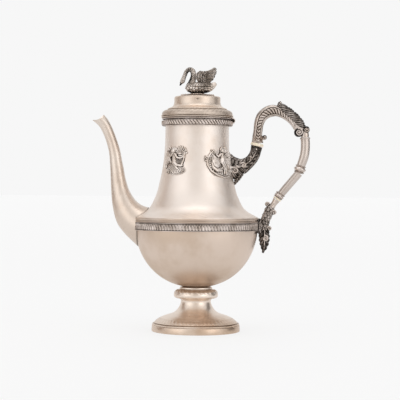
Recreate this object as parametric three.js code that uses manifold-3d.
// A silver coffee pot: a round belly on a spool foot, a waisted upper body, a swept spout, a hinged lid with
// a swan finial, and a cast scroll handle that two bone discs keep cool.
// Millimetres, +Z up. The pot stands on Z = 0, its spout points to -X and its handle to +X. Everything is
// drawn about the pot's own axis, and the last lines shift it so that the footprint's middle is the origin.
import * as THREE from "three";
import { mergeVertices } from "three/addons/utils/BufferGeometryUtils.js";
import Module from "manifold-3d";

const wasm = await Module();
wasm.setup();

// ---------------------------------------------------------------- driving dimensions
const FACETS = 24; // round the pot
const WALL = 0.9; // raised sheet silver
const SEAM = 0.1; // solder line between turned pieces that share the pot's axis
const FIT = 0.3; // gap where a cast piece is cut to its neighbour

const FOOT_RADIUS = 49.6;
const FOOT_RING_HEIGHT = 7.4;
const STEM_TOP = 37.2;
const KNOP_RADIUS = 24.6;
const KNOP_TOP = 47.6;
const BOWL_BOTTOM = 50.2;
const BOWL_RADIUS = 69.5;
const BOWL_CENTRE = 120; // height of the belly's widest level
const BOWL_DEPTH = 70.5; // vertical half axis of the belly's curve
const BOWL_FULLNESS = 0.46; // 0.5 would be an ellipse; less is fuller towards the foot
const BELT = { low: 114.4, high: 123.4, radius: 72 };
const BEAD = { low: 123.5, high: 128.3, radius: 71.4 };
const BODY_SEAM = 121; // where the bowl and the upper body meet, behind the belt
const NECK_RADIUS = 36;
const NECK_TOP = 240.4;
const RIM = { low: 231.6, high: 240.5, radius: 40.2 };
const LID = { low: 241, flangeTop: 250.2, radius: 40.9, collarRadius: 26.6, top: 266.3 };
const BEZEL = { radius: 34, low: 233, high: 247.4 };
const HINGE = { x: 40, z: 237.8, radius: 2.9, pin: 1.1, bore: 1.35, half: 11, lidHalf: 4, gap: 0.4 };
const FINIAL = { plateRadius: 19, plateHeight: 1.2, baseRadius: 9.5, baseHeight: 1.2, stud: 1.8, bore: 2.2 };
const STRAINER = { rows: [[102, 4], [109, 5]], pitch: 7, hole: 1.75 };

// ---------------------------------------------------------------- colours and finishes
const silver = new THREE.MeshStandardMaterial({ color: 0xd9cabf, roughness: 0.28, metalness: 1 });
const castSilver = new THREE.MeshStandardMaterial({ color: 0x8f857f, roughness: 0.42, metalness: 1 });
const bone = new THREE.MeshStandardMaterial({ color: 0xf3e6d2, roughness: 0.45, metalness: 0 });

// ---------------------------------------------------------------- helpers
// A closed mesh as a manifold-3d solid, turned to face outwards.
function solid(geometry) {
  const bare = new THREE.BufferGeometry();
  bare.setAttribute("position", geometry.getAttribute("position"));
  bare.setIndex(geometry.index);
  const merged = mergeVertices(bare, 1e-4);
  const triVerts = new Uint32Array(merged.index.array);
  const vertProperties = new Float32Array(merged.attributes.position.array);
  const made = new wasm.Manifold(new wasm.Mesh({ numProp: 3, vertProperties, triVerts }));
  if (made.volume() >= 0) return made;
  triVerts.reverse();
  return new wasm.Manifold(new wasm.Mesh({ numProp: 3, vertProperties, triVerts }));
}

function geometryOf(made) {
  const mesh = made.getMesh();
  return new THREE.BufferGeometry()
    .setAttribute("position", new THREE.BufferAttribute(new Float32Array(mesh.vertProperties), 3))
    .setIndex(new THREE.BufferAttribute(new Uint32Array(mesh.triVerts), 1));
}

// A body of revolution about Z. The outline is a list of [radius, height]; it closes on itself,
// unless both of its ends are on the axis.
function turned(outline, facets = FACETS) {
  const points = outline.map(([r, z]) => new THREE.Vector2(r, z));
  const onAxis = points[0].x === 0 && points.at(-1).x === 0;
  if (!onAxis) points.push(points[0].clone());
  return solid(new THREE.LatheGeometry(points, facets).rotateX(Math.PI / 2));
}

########

Write out the full listing exactly as given.

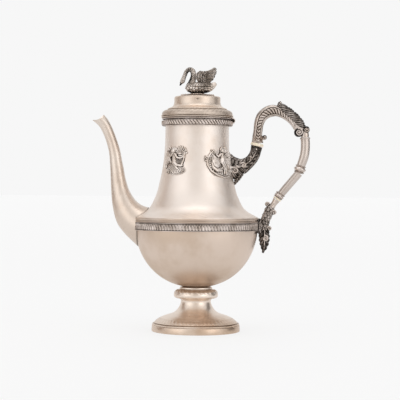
Recreate this object as parametric three.js code that uses manifold-3d.
// A silver coffee pot: a round belly on a spool foot, a waisted upper body, a swept spout, a hinged lid with
// a swan finial, and a cast scroll handle that two bone discs keep cool.
// Millimetres, +Z up. The pot stands on Z = 0, its spout points to -X and its handle to +X. Everything is
// drawn about the pot's own axis, and the last lines shift it so that the footprint's middle is the origin.
import * as THREE from "three";
import { mergeVertices } from "three/addons/utils/BufferGeometryUtils.js";
import Module from "manifold-3d";

const wasm = await Module();
wasm.setup();

// ---------------------------------------------------------------- driving dimensions
const FACETS = 24; // round the pot
const WALL = 0.9; // raised sheet silver
const SEAM = 0.1; // solder line between turned pieces that share the pot's axis
const FIT = 0.3; // gap where a cast piece is cut to its neighbour

const FOOT_RADIUS = 49.6;
const FOOT_RING_HEIGHT = 7.4;
const STEM_TOP = 37.2;
const KNOP_RADIUS = 24.6;
const KNOP_TOP = 47.6;
const BOWL_BOTTOM = 50.2;
const BOWL_RADIUS = 69.5;
const BOWL_CENTRE = 120; // height of the belly's widest level
const BOWL_DEPTH = 70.5; // vertical half axis of the belly's curve
const BOWL_FULLNESS = 0.46; // 0.5 would be an ellipse; less is fuller towards the foot
const BELT = { low: 114.4, high: 123.4, radius: 72 };
const BEAD = { low: 123.5, high: 128.3, radius: 71.4 };
const BODY_SEAM = 121; // where the bowl and the upper body meet, behind the belt
const NECK_RADIUS = 36;
const NECK_TOP = 240.4;
const RIM = { low: 231.6, high: 240.5, radius: 40.2 };
const LID = { low: 241, flangeTop: 250.2, radius: 40.9, collarRadius: 26.6, top: 266.3 };
const BEZEL = { radius: 34, low: 233, high: 247.4 };
const HINGE = { x: 40, z: 237.8, radius: 2.9, pin: 1.1, bore: 1.35, half: 11, lidHalf: 4, gap: 0.4 };
const FINIAL = { plateRadius: 19, plateHeight: 1.2, baseRadius: 9.5, baseHeight: 1.2, stud: 1.8, bore: 2.2 };
const STRAINER = { rows: [[102, 4], [109, 5]], pitch: 7, hole: 1.75 };

// ---------------------------------------------------------------- colours and finishes
const silver = new THREE.MeshStandardMaterial({ color: 0xd9cabf, roughness: 0.28, metalness: 1 });
const castSilver = new THREE.MeshStandardMaterial({ color: 0x8f857f, roughness: 0.42, metalness: 1 });
const bone = new THREE.MeshStandardMaterial({ color: 0xf3e6d2, roughness: 0.45, metalness: 0 });

// ---------------------------------------------------------------- helpers
// A closed mesh as a manifold-3d solid, turned to face outwards.
function solid(geometry) {
  const bare = new THREE.BufferGeometry();
  bare.setAttribute("position", geometry.getAttribute("position"));
  bare.setIndex(geometry.index);
  const merged = mergeVertices(bare, 1e-4);
  const triVerts = new Uint32Array(merged.index.array);
  const vertProperties = new Float32Array(merged.attributes.position.array);
  const made = new wasm.Manifold(new wasm.Mesh({ numProp: 3, vertProperties, triVerts }));
  if (made.volume() >= 0) return made;
  triVerts.reverse();
  return new wasm.Manifold(new wasm.Mesh({ numProp: 3, vertProperties, triVerts }));
}

function geometryOf(made) {
  const mesh = made.getMesh();
  return new THREE.BufferGeometry()
    .setAttribute("position", new THREE.BufferAttribute(new Float32Array(mesh.vertProperties), 3))
    .setIndex(new THREE.BufferAttribute(new Uint32Array(mesh.triVerts), 1));
}

// A body of revolution about Z. The outline is a list of [radius, height]; it closes on itself,
// unless both of its ends are on the axis.
function turned(outline, facets = FACETS) {
  const points = outline.map(([r, z]) => new THREE.Vector2(r, z));
  const onAxis = points[0].x === 0 && points.at(-1).x === 0;
  if (!onAxis) points.push(points[0].clone());
  return solid(new THREE.LatheGeometry(points, facets).rotateX(Math.PI / 2));
}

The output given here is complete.